Palm Harbor students Josh Perlin and Danielle Denninger perform “Mr. Cladwell” during the first act of “Urinetown.”
PALM HARBOR – “Urinetown” isn’t as much a play about urine as it is a satirical musical comedy, said stage manager Alexis O’Donnell.
“It’s futuristic and dystopian,” she said. “We’re creating a post-apocalyptic world.”
A heady goal for a group of high school students, but that’s exactly what the Palm Harbor University High School drama club aims to do.
On March 28, about 50 students will make their way to the David A. Straz Jr. Center for the Performing Arts in Tampa for the Florida State Thespian Festival where they will perform “Urinetown” in the Morsani Theatre.
This year, judges critiqued high school plays around the state and invited nine schools to perform their show as a “mainstage” as the largest performances throughout the event; Morsani Theatre holds 2,610 seats.
Urinetown, music by Mark Hollmann and book by Greg Kotis, satirizes the legal system, capitalism, and bureaucracy in a town where a 20-year drought has led Urine Good Company (UGC) to privatize toilets and charge residents for their use. Those who use the toilets without paying are sent to a penal colony called Urinetown. The show, which ran on Broadway from Sept. 2001 to Jan. 2004, was nominated for 10 Tony Awards and won three.
At Morsani Theatre, the audience will consist completely of student thespians from Florida and their directors, a different experience from putting on the musical in front of classmates, said senior Tim Hart.
“Thespians are the best audience to perform for,” he said. “They’ll eat anything up, and they’re so supportive.
O’Donnell, a senior at Palm Harbor University, said she’s excited to see how a new audience will react to the show.
“We obviously want people to enjoy the show,” she said, “but we also want them to appreciate the messages behind the show.”
Junior Kayley Kinports said the most difficult part for her was relating to her character, Penelope Pennywise. Pennywise, the warden of the dirtiest urinal in town, is an authoritative figure who lives to keep order, a role that Kinports said is unlike her feminine (and clean) personality.
“The first I do is define my walk,” Kinports said. “It’s the first thing you see and it sets up your character before speaking. Then the walk works its way in through the rest of the character.”
Hart, who plays Assistant Custodian Bobby Strong, said he doesn’t try to relate to his characters.

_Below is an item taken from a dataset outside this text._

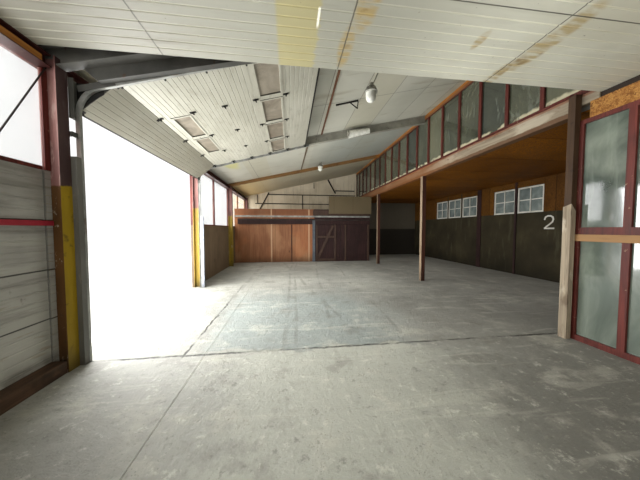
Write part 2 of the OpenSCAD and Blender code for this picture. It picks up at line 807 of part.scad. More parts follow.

Citing Constantin Stanislaksi, a Russian actor and director, Hart talked about how he disagreed with the theory of method acting, or experiencing the part during the performance.
“It’s like creating an emulation of yourself,” Hart said. Instead, he said he prefers to create a completely new personality for his character; in “Urinetown,” Hart described himself as “super smug.”
Graham Howard, the drama teacher at Palm Harbor University and the director of “Urinetown,” said he chose the production because of the great music and his faith in his students to live up to the standards of the show, but also because it fit so well into his curriculum for his classes.
“A lot of my teaching has been about what goes into a production,” Howard said. “’Urinetown’ allows me to incorporate so many theories into directing.”
Despite initial assumptions about the show, Howard said he wanted to make sure that audiences knew that “Urinetown” is completely family-friendly.
“The name is part of the gag, the joke, the in-your-face satire that the author was looking for,” he said. “This is a perfect example of why you can’t judge a show by its title.”
Justin Havard, the chorus teacher at Palm Harbor University and musical director of the show, said that his students had no problems with the arrangements after the first few weeks of rehearsals.
“One of the best parts is that the music pays homage to so many other shows, like Les Miserables, Fiddler on the Roof, West Side Story and Brigadoon,” he said. “That’s a really modern thing to do in theater.”
For senior Miguel Corteo, the hardest part was hitting the high notes that were at the top of his vocal range. During each performance, he said, he could drink as many as seven bottles of water.
“We keep a bottle of honey in each wing of the stage to drink between songs,” added senior Danielle Denninger. “It’s a hard show, but everyone is great.”
“Urinetown” will be the last big show Howard puts on at Palm Harbor University, as he is set to retire after the current school year.
“I’ve achieved everything I would have hoped to in my teaching career,” he said. “It’s time to start a new phase of my life.”
He’s excited, he said, to leave after this year, knowing that his students can put on a great show without him – even though his students aren’t as excited about his departure.
Still, Howard said he’s focusing on “Urinetown” and the success he expects at the state festival.
“Audiences have really enjoyed it so far; the music is so happy and joyful,” he said. “For people who know theater, it’s a lot of fun. For everyone else, it’s over the top and melodramatic, but with heart and conscience.”
“Urinetown” will next be performed on March 21 at 7 p.m. at the Palm Harbor University High School auditorium, a week before the students bring the performance to Morsani Hall. Tickets are $10 and can be purchased at the door.